La mujer tiene cuatro hijos, todos estudian. Ellos saben de su sacrificio. Dice que cuando eran chicos los veía de a ratos porque para mantenerlos debía hacer adicionales de seguridad. Y agradece haber tenido a sus padres cerca. Hoy alienta el proyecto de una guardería para mujeres policías solteras, que no tienen donde dejar a sus hijos en horas de servicio.
Sabe que el reconocimiento ganado por las mujeres en la Policía ha costado e invoca el trabajo de la desaparecida “Brigada Femenina de Asuntos Juveniles”, en donde trabajó su tía Alicia Piñero, a fines de los 70. “Con botas largas y polleras, caminaban el Pietrobelli”, dice.

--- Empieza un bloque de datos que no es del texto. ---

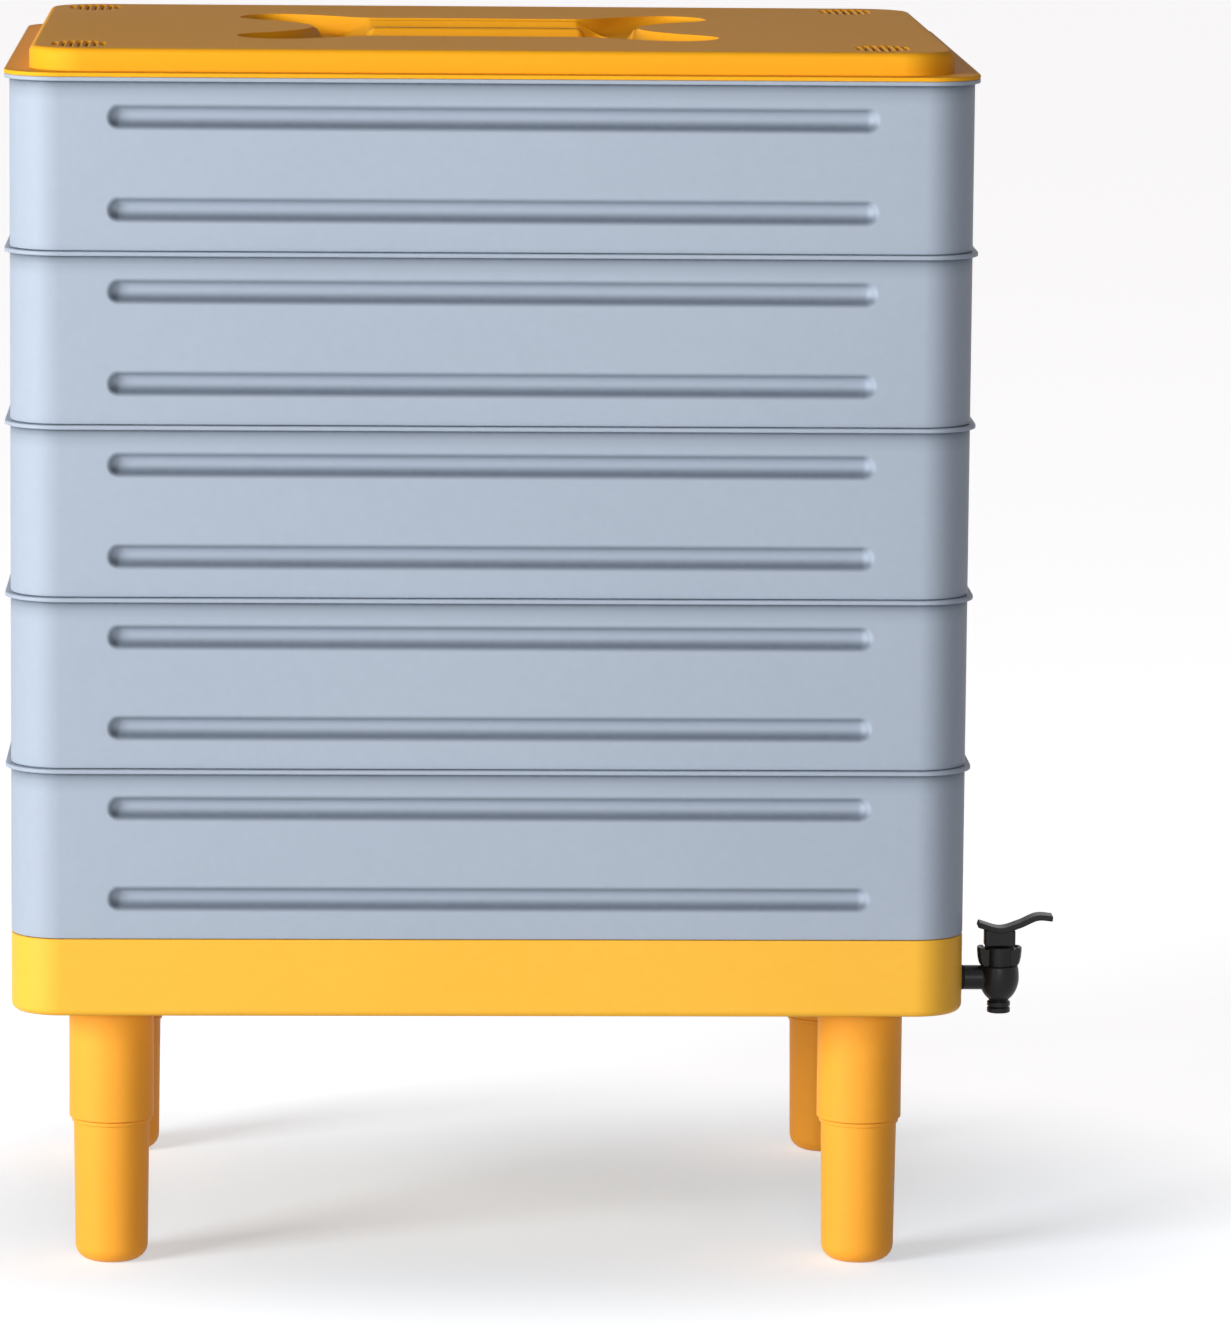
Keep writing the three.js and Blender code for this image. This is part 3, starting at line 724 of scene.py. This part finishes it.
for share in scoop_shares:
    loop = draw_loop(lid_shell, loop, scoop_row(share), order)
for share in (0.05, 0.45, 0.6, 0.75, recess_foot):
    loop = draw_loop(lid_shell, loop, wall_row(recess_depth * share, recess_draft * share), order)
for turn in (0.25, 0.5, 0.75, 1):
    angle = turn * math.pi / 2
    depth = recess_depth * (recess_foot + (1 - recess_foot) * math.sin(angle))
    inset = recess_draft * recess_foot + recess_foot_round * (1 - math.cos(angle))
    loop = draw_loop(lid_shell, loop, wall_row(depth, inset), order)
bmesh.ops.triangle_fill(lid_shell, use_beauty=True, edges=loop)
bmesh.ops.translate(lid_shell, vec=(recess_shift, 0, 0), verts=lid_shell.verts[:])

for side_x in (-1, 1):
    for side_y in (-1, 1):
        for number in range(vent_count):
            offset = (number - (vent_count - 1) / 2) * vent_pitch
            length = vent_length * math.sqrt(1 - (offset / (vent_count * vent_pitch / 2)) ** 2)
            centre = Vector((recess_shift + side_x * vent_x + offset, side_y * vent_y, plate_top))
            mouth = ring_of_points(lid_shell, vent_mouth / 2, vent_steps)
            edges = list({edge for vertex in mouth for edge in vertex.link_edges})
            throat = points_in(bmesh.ops.extrude_edge_only(lid_shell, edges=edges)["geom"])
            for vertex in throat:
                vertex.co *= vent_width / vent_mouth
                vertex.co.z -= vent_chamfer
            for vertex in mouth + throat:
                vertex.co.y += math.copysign((length - vent_width) / 2, vertex.co.y)
                vertex.co += centre

plate_width = body_width - 2 * plate_inset
plate_depth = body_depth - 2 * plate_inset
plate = flat_outline(plate_width, plate_depth, plate_radius, corner_steps)
plate_foot = bare_loop(plate)
for vertex in plate.verts:
    vertex.co.z = tray_gap


def on_plate(reach, height):
    """Where a point of the plate's outline goes, for draw_loop."""
    def place(point):
        spot = grown(point, plate_width, plate_depth, plate_radius, reach)
        return Vector((spot.x, spot.y, height))
    return place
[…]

Cree en la profesionalización y en la capacitación continua y ello se trasluce cuando analiza la realidad socio-económica. No obstante, es de las que creen que “podemos capacitarnos en la universidad, pero hay que ‘empaparnos’ con la gente”.
A Andrea hay dos hitos que la marcaron en su profesión. La muerte de su amigo Octavio Antilef, policía asesinado el 21 de enero de 2007 en Río Senguer, y el hallazgo del cuerpo sin vida de otro uniformado, Néstor Manquepan, el 8 de agosto de 2010 en el barrio 9 de Julio. Esa mañana recorría la jurisdicción de la Seccional Segunda cuando encontró al joven asesinado. “Al ver a Manquepan muerto con el uniforme se me pasaron todos mis familiares por la cabeza. Uno lo que menos se puede imaginar es encontrar un par tuyo en esa situación, pero es la cruda realidad. Uno no se da cuenta y lo vivimos naturalmente. Te pones el uniforme todas las mañanas, salís temprano a la calle y no te imaginas lo que te puede pasar. Tenemos que darnos cuenta de que corremos muchos riesgos”, analiza quien aún le quedan ocho años para retirarse y que hoy enseña a las ingresantes cómo desenvolverse dentro de la Policía Comunitaria.
“Esta profesión tiene muchas desazones y muchas cosas ricas. Se trata de satisfacciones propias y no necesito que en un acto un jefe me diga ‘tome, acá tiene una medalla’. Mis satisfacciones son del trabajo del día a día; ver a un niño que sonríe porque un policía le dio un beso. Y que me digan ‘allá va la flaca, o la gorda’, o simplemente Andrea”, concluye.